In any case, in order to validate my transcription request I now needed to produce a full original copy of Badgerman’s Acte de Naissance, requested within the last three months (as opposed to, say, an extract from the same Act, which I had with me at the time, fat lot of good it did me). This is what I mean when I say ‘if you think you have all the paperwork you need, think again and bring triplicates!’.

Once back at home, we sorted out the request for the birth certificate, which had to be signed and faxed over directly to the relevant Mairie, and we waited. And waited. It’s only when nothing arrived after two weeks that I realised that their form lacked one important piece of information: a contact number in case anything goes wrong…

So this is why I found myself this morning feeling very stressed and going up to the Consulate facing the very likely rejection of our passport applications due to incomplete paperwork.

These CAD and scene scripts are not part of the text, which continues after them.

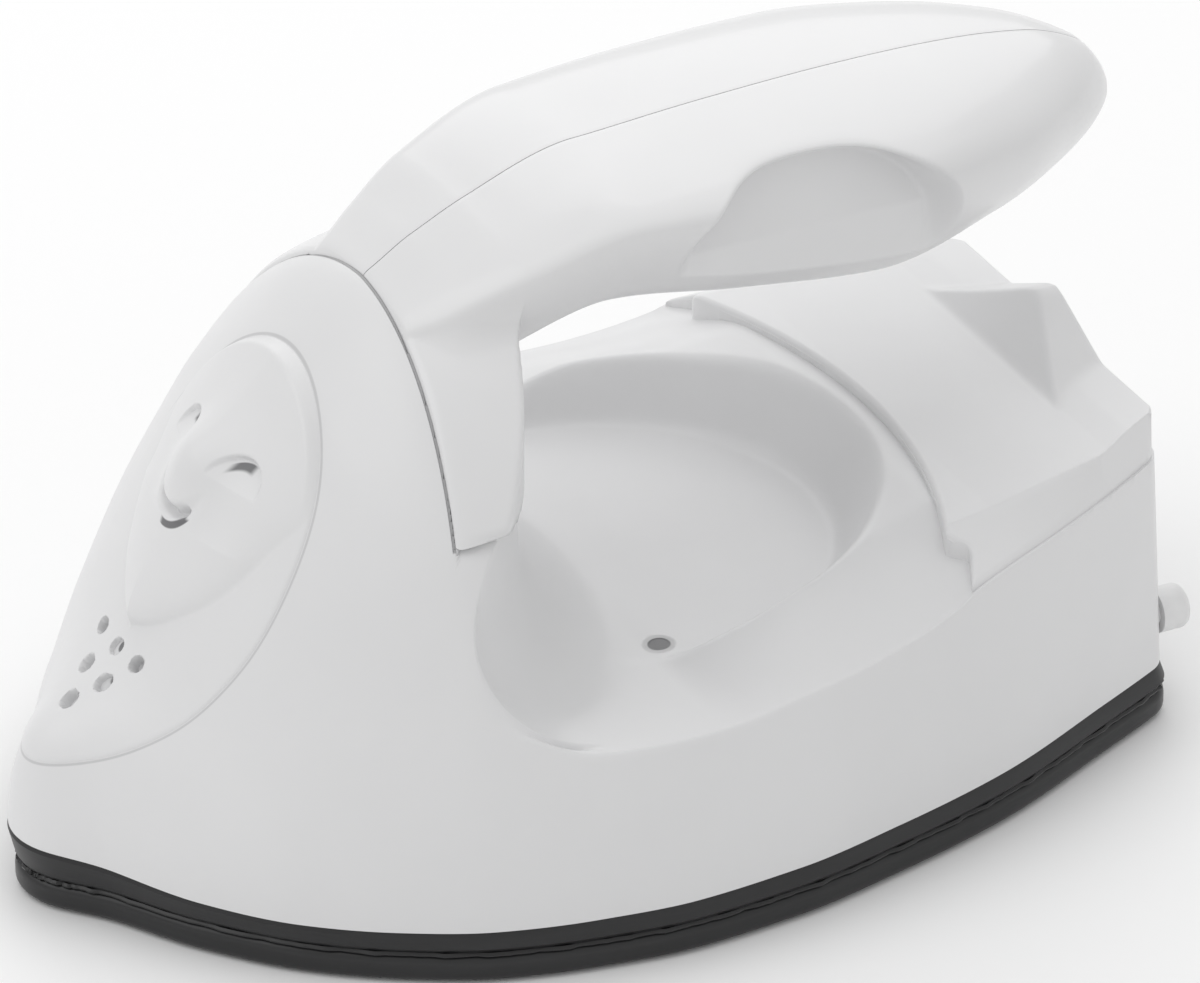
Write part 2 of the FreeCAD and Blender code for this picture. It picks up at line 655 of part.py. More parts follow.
def cover_blank():
    """Everything behind the cover's curved front edge and below its top: flat strips across X."""
    wires = []
    steps = 16
    reach = HALF_WIDTH
    for i in range(-steps, steps + 1):
        x = reach * i / steps
        rows = [BACK_START + (TAIL + 2 - BACK_START) * k / 6 for k in range(7)]
        top = [Vector(x, y, cover_top(x, y)[0]) for y in rows]
        outline = [Vector(x, rows[0], BASE)] + top + [Vector(x, rows[-1], BASE)]
        wires.append(Part.makePolygon(outline + outline[:1]))
    blank = Part.makeLoft(wires, True, True, False, 5)
    return blank.cut(post(0, COVER_ARC_FRONT - COVER_ARC_RADIUS, 0, BIG, COVER_ARC_RADIUS))


def peak():
    """The pyramid bump on the cover; its rear face is cut off by the tail."""
    z = cover_top(0, PEAK_FRONT)[0] - 1.0
    behind = TAIL + 1.5
    crest = Vector(0, PEAK_CREST, cover_top(0, PEAK_CREST)[0] + PEAK_HEIGHT)
    corners = [Vector(-PEAK_HALF_BASE, PEAK_FRONT, z), Vector(PEAK_HALF_BASE, PEAK_FRONT, z),
               Vector(PEAK_HALF_TAIL, behind, z), Vector(-PEAK_HALF_TAIL, behind, z)]
    faces = [Part.Face(Part.makePolygon(corners + corners[:1]))]
    for first, second in zip(corners, corners[1:] + corners[:1]):
        faces.append(Part.Face(Part.makePolygon([first, second, crest, first])))
    solid = Part.Solid(Part.Shell(faces))
    return solid if solid.Volume > 0 else solid.reversed()


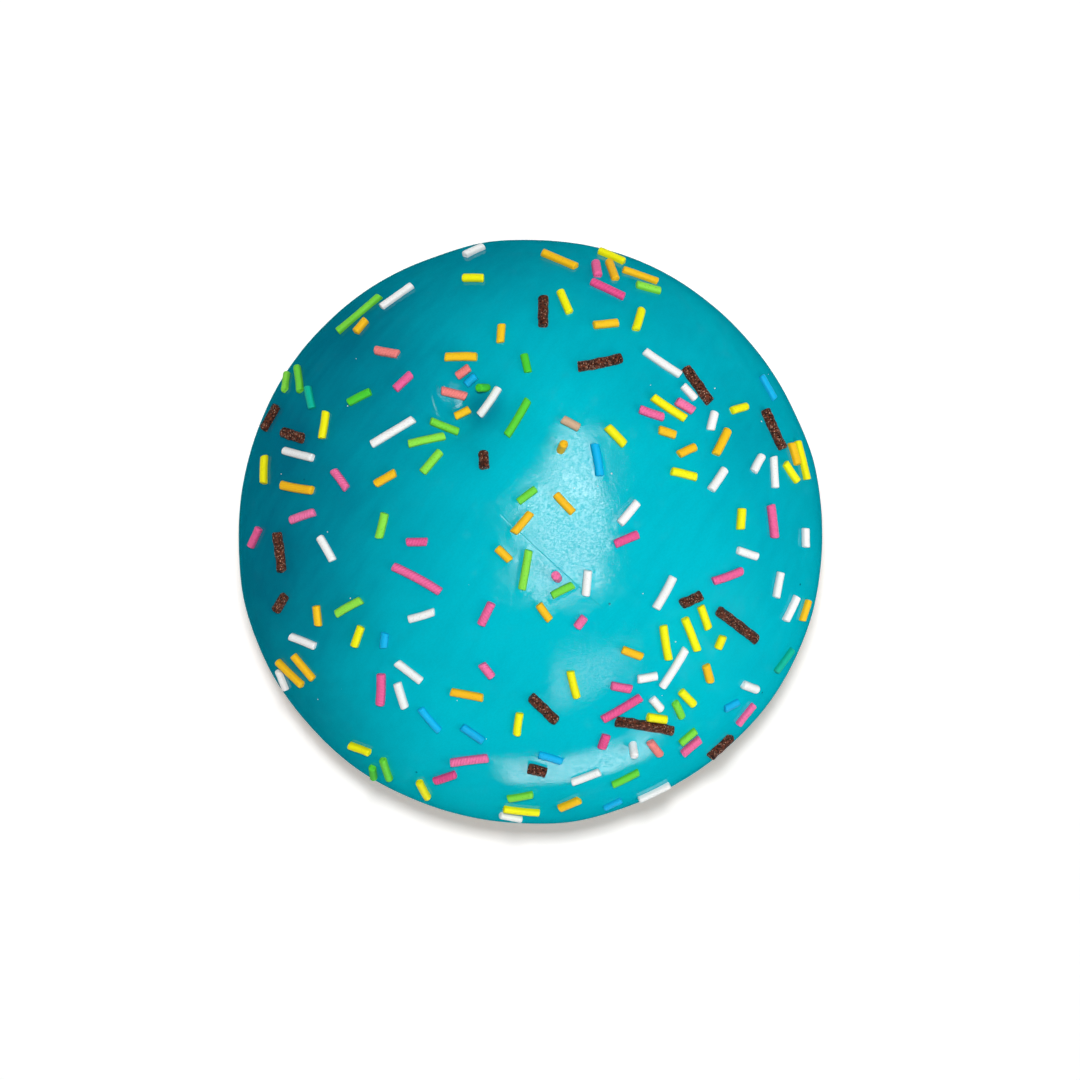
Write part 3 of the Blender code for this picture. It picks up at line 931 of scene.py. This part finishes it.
def strand_samples(strands):
    """A tree of points along the strands, and the strand that each belongs to."""
    samples = []
    for strand in strands:
        length = (strand.head - strand.foot).length
        steps = max(2, round(length / SAMPLE_EVERY))
        samples += [(strand.foot.lerp(strand.head, step / steps), strand) for step in range(steps + 1)]
    tree = kdtree.KDTree(len(samples))
    for index, sample in enumerate(samples):
        tree.insert(sample[0], index)
    tree.balance()
    return tree, [sample[1] for sample in samples]


def beside(point, strand):
    """Distance from a point to a strand's side."""
    run = strand.head - strand.foot
    share = max(0.0, min(1.0, (point - strand.foot).dot(run) / run.length_squared))
    return (point - strand.foot - run * share).length - strand.radius


def dent_relief(point):
    """Height of the dent's pinched rim and of its sharper bottom at a point."""
    x = point.x / MM - RIM_MIDDLE[0]
    y = point.y / MM - RIM_MIDDLE[1]
    along = RIM_RADIUS * math.remainder(math.atan2(y, x) - RIM_BEARING * DEG, math.tau)
    fade = math.exp(-((along / RIM_REACH) ** 4))
    rim = RIM_HEIGHT * fade * bump_of(RIM_RADIUS - math.hypot(x, y), RIM_WIDTH)
    bottom_x, bottom_y, radius, depth = DENT_BOTTOM
    away = math.hypot(point.x / MM - bottom_x, point.y / MM - bottom_y)
    return (rim - depth * bump_of(away, radius)) * MM


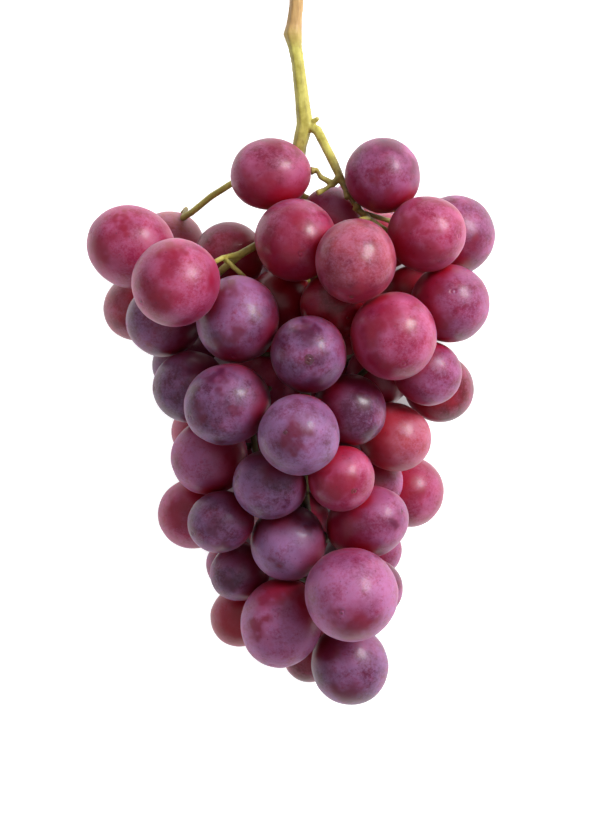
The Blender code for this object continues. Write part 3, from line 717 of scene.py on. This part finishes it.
def softbox(name, direction, distance, size, power):
    # a round soft light that faces the middle of the table
    light = bpy.data.lights.new(name, "AREA")
    light.shape = "DISK"
    light.size = size
    light.energy = power
    lamp = bpy.data.objects.new(name, light)
    bpy.context.collection.objects.link(lamp)
    way = Vector(direction).normalized()
    lamp.location = way * distance
    lamp.rotation_euler = way.to_track_quat("Z", "Y").to_euler()


# The floor is matt paper with a painted glow (emission, no lamp) that hides its shadows, and a painted shadow
# where grapes shut it in.
def buildStudio():
    bpy.ops.object.select_all(action="DESELECT")
    bpy.ops.mesh.primitive_plane_add(size=studioSettings["floorSpan"])
    floor = bpy.context.active_object
    floor.name = "paleFloor"
    bpy.ops.object.mode_set(mode="EDIT")
    bpy.ops.mesh.inset(thickness=studioSettings["floorSpan"] / 2 - studioSettings["litSpan"] / 2)
    bpy.ops.mesh.inset(thickness=(studioSettings["litSpan"] - studioSettings["shadeSpan"]) / 2)
    bpy.ops.mesh.subdivide(number_cuts=studioSettings["shadeCuts"])
    bpy.ops.object.mode_set(mode="OBJECT")
    spots = np.empty(len(floor.data.vertices) * 3)
    floor.data.vertices.foreach_get("co", spots)
    spots = spots.reshape(-1, 3)[:, :2]
    # painted shadow under the bunch, and a dimmer painted glow far out
    paintedFloorLight = 1.0 - enclosureOf(spots)
    fromMiddle = np.abs(spots).max(axis=1)
    paintedFloorLight[fromMiddle > 0.51 * studioSettings["shadeSpan"]] = studioSettings["farGlow"]
    writeColours(floor.data, "paintedFloorLight", (paintedFloorLight, paintedFloorLight, paintedFloorLight))
    material, tree, surface = newMaterial("matt_paper")
    surface.inputs["Base Color"].default_value = linearColour(studioSettings["floorGrey"])
    surface.inputs["Roughness"].default_value = 0.9
    surface.inputs["Emission Color"].default_value = linearColour(studioSettings["glowColour"])
    paintedFloorLight = addNode(tree, "ShaderNodeAttribute", {"attribute_name": "paintedFloorLight"}).outputs["Color"]
    paintedFloorLight = addNode(tree, "ShaderNodeSeparateColor", links={"Color": paintedFloorLight}).outputs[0]
    glow = addNode(tree, "ShaderNodeMapRange", values={"To Max": studioSettings["floorGlow"]},
                   links={"Value": paintedFloorLight}).outputs["Result"]
    tree.links.new(glow, surface.inputs["Emission Strength"])
    floor.data.materials.append(material)

    # the room: white, brighter overhead, and dim round the horizon, where it would only grey the rims
    world = bpy.data.worlds.new("softRoom")
    bpy.context.scene.world = world
    world.use_nodes = True
    tree = world.node_tree
    way = addNode(tree, "ShaderNodeTexCoord").outputs["Generated"]
    height = addNode(tree, "ShaderNodeSeparateXYZ", links={"Vector": way}).outputs["Z"]
    glow = addNode(tree, "ShaderNodeMapRange", {"interpolation_type": "SMOOTHSTEP"},
                   {"From Min": 0.05, "From Max": 0.5, "To Min": studioSettings["horizon"],
                    "To Max": studioSettings["zenith"]}, {"Value": height}).outputs["Result"]
    background = tree.nodes["Background"]
    background.inputs["Color"].default_value = linearColour(studioSettings["skyColour"])
    tree.links.new(glow, background.inputs["Strength"])

    softbox("keySoftbox", **studioSettings["key"])

    camera = bpy.data.cameras.new("camera")
    camera.lens = studioSettings["lens"]
    camera.sensor_width = 36.0
    cameraObject = bpy.data.objects.new("camera", camera)
    cameraObject.location = (*studioSettings["lookAt"], studioSettings["height"])
    bpy.context.collection.objects.link(cameraObject)
    bpy.context.scene.camera = cameraObject
    bpy.context.scene.view_settings.view_transform = "Standard"


slotOf = {part["node"]: part["material_slot"] for part in frame["record"]["subparts"]}
stemPoints = [corner.co.copy() for corner in frame["nodes"]["stem"].data.vertices]
grapeNames = sorted(name for name in frame["nodes"] if name.startswith("grape_"))
grapes = {name: measureGrape(frame["nodes"][name]) for name in grapeNames}
buildStudio()
print("studio ready")

lumpTexture = bpy.data.textures.new("grapeLumps", "CLOUDS")
lumpTexture.noise_scale = grapeSettings["lumpSize"]
skinMaterials = {slot: grapeSkin(slot, colours) for slot, colours in skinColours.items()}
noise.seed_set(patchSettings["seed"])    # the clock seeds it otherwise, and the patches change
masterGrape = modelGrape()
for name in grapeNames:
    finishGrape(masterGrape, name)
bpy.data.objects.remove(masterGrape, do_unlink=True)
print("grapes finished")

stalkMaterial = greenBark()
modelStalk()
print("stalk finished")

The initial reaction from the Consulate officer was as expected: he could do my passport under my maiden name but not do Little Girl’s at all. I explained the situation with the outstanding paperwork (I may have grovelled a bit) and lo and behold, after a short wait whilst he checked our status, this wonderful wonderful man came back and said that he would be able to do my passport under my married name AND do Little Girl’s one too, as long as we forwarded Badgerman’s acte de naissance when it arrived.

I would like to think that it was my natural charm and candor that clinched it, but I suspect it had nothing to do with me at all, and that kindness was to be found at the French Consulate after all. I wish I knew this man’s name to add him to my Christmas card list.

Incidentally, I got home and the acte de naissance had turned up with the morning post. And to top up this most successful day, the French Market was in town and I bought some merguez for a true taste of France.